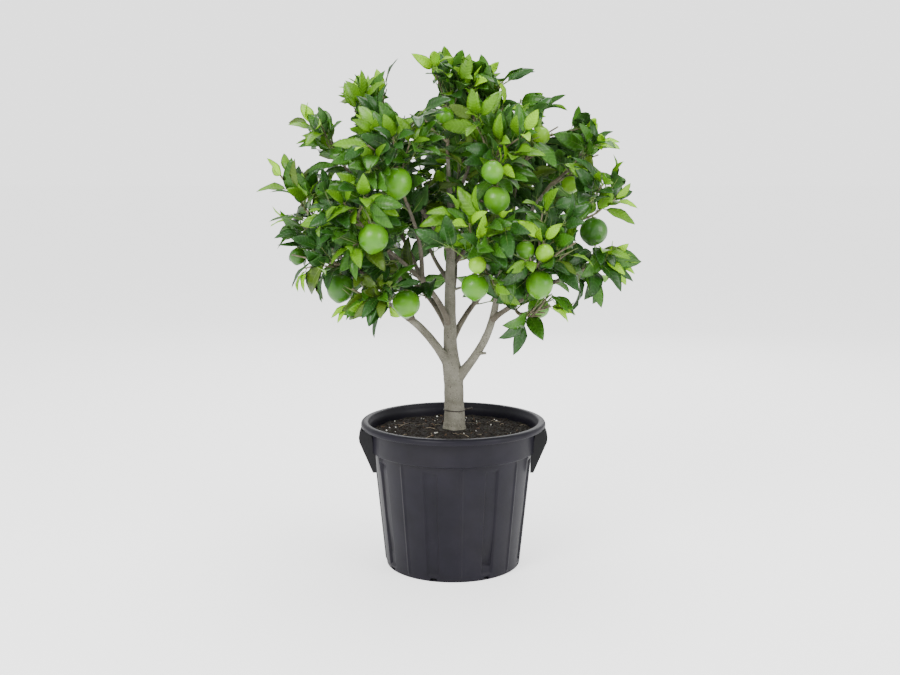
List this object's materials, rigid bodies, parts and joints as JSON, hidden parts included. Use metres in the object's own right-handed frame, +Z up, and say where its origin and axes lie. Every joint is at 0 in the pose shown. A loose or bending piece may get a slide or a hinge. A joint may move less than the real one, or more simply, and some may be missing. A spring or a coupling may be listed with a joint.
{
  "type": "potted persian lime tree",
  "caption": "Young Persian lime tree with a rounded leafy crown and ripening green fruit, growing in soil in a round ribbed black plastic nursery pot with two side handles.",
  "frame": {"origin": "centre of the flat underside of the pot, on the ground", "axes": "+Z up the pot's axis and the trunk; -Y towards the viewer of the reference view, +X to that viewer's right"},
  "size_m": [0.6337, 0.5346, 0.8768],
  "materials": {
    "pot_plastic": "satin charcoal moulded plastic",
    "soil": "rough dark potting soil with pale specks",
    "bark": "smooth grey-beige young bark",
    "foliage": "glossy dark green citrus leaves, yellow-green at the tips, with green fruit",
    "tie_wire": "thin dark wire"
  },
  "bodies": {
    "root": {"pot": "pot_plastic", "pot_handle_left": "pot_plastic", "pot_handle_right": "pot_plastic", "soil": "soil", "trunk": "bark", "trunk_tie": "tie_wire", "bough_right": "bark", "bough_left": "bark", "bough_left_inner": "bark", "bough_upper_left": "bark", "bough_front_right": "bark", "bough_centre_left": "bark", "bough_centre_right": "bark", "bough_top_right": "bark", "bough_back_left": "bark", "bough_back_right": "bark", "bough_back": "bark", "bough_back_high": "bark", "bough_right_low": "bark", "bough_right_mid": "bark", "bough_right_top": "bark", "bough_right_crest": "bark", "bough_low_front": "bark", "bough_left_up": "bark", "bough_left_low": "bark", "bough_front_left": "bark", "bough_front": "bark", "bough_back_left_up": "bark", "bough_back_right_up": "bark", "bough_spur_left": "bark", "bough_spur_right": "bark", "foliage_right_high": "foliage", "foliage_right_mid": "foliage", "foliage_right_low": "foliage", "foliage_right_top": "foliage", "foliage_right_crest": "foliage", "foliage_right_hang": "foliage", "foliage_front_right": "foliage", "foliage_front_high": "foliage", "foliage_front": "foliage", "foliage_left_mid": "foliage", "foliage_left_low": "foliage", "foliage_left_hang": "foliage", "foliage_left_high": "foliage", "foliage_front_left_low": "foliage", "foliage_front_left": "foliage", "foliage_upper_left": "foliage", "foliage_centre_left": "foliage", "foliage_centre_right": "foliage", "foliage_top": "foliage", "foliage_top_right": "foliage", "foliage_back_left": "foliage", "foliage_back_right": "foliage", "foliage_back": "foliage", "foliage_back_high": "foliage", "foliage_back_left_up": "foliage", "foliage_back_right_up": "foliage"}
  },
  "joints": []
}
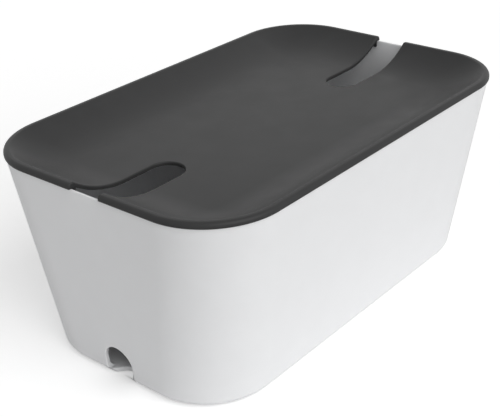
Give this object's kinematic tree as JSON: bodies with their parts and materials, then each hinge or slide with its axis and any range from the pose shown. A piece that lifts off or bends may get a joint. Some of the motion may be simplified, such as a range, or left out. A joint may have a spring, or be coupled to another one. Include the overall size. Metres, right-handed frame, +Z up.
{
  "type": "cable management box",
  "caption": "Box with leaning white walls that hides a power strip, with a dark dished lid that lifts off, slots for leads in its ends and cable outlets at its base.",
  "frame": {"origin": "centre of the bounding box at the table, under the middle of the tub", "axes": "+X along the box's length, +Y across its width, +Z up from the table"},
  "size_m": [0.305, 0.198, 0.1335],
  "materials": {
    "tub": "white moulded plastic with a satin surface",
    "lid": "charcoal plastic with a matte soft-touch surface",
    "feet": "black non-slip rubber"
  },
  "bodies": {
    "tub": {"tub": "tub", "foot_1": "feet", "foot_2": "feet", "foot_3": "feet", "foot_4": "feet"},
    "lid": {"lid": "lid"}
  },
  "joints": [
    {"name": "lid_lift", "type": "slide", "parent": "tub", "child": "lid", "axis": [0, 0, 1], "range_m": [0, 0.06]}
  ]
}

::::::::::

SET TASK: Set all of the entries down again, exactly as they were given.

SOLUTION TO THE EXERCISE:
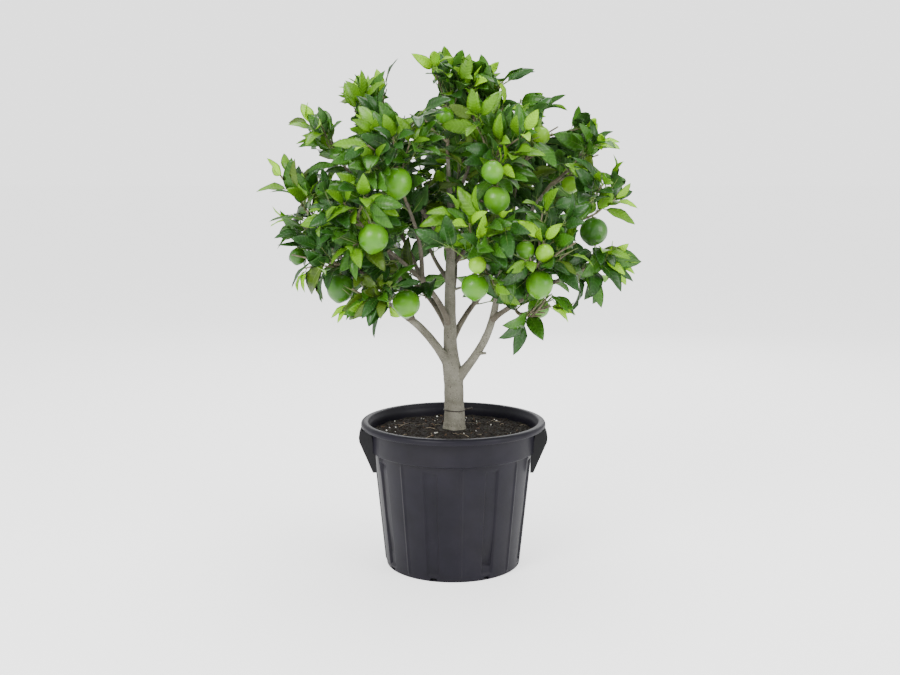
List this object's materials, rigid bodies, parts and joints as JSON, hidden parts included. Use metres in the object's own right-handed frame, +Z up, and say where its origin and axes lie. Every joint is at 0 in the pose shown. A loose or bending piece may get a slide or a hinge. A joint may move less than the real one, or more simply, and some may be missing. A spring or a coupling may be listed with a joint.
{
  "type": "potted persian lime tree",
  "caption": "Young Persian lime tree with a rounded leafy crown and ripening green fruit, growing in soil in a round ribbed black plastic nursery pot with two side handles.",
  "frame": {"origin": "centre of the flat underside of the pot, on the ground", "axes": "+Z up the pot's axis and the trunk; -Y towards the viewer of the reference view, +X to that viewer's right"},
  "size_m": [0.6337, 0.5346, 0.8768],
  "materials": {
    "pot_plastic": "satin charcoal moulded plastic",
    "soil": "rough dark potting soil with pale specks",
    "bark": "smooth grey-beige young bark",
    "foliage": "glossy dark green citrus leaves, yellow-green at the tips, with green fruit",
    "tie_wire": "thin dark wire"
  },
  "bodies": {
    "root": {"pot": "pot_plastic", "pot_handle_left": "pot_plastic", "pot_handle_right": "pot_plastic", "soil": "soil", "trunk": "bark", "trunk_tie": "tie_wire", "bough_right": "bark", "bough_left": "bark", "bough_left_inner": "bark", "bough_upper_left": "bark", "bough_front_right": "bark", "bough_centre_left": "bark", "bough_centre_right": "bark", "bough_top_right": "bark", "bough_back_left": "bark", "bough_back_right": "bark", "bough_back": "bark", "bough_back_high": "bark", "bough_right_low": "bark", "bough_right_mid": "bark", "bough_right_top": "bark", "bough_right_crest": "bark", "bough_low_front": "bark", "bough_left_up": "bark", "bough_left_low": "bark", "bough_front_left": "bark", "bough_front": "bark", "bough_back_left_up": "bark", "bough_back_right_up": "bark", "bough_spur_left": "bark", "bough_spur_right": "bark", "foliage_right_high": "foliage", "foliage_right_mid": "foliage", "foliage_right_low": "foliage", "foliage_right_top": "foliage", "foliage_right_crest": "foliage", "foliage_right_hang": "foliage", "foliage_front_right": "foliage", "foliage_front_high": "foliage", "foliage_front": "foliage", "foliage_left_mid": "foliage", "foliage_left_low": "foliage", "foliage_left_hang": "foliage", "foliage_left_high": "foliage", "foliage_front_left_low": "foliage", "foliage_front_left": "foliage", "foliage_upper_left": "foliage", "foliage_centre_left": "foliage", "foliage_centre_right": "foliage", "foliage_top": "foliage", "foliage_top_right": "foliage", "foliage_back_left": "foliage", "foliage_back_right": "foliage", "foliage_back": "foliage", "foliage_back_high": "foliage", "foliage_back_left_up": "foliage", "foliage_back_right_up": "foliage"}
  },
  "joints": []
}
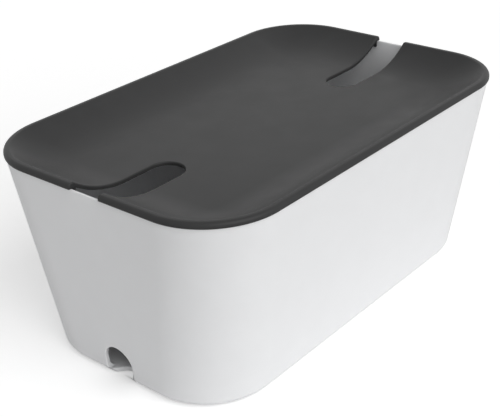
Give this object's kinematic tree as JSON: bodies with their parts and materials, then each hinge or slide with its axis and any range from the pose shown. A piece that lifts off or bends may get a joint. Some of the motion may be simplified, such as a range, or left out. A joint may have a spring, or be coupled to another one. Include the overall size. Metres, right-handed frame, +Z up.
{
  "type": "cable management box",
  "caption": "Box with leaning white walls that hides a power strip, with a dark dished lid that lifts off, slots for leads in its ends and cable outlets at its base.",
  "frame": {"origin": "centre of the bounding box at the table, under the middle of the tub", "axes": "+X along the box's length, +Y across its width, +Z up from the table"},
  "size_m": [0.305, 0.198, 0.1335],
  "materials": {
    "tub": "white moulded plastic with a satin surface",
    "lid": "charcoal plastic with a matte soft-touch surface",
    "feet": "black non-slip rubber"
  },
  "bodies": {
    "tub": {"tub": "tub", "foot_1": "feet", "foot_2": "feet", "foot_3": "feet", "foot_4": "feet"},
    "lid": {"lid": "lid"}
  },
  "joints": [
    {"name": "lid_lift", "type": "slide", "parent": "tub", "child": "lid", "axis": [0, 0, 1], "range_m": [0, 0.06]}
  ]
}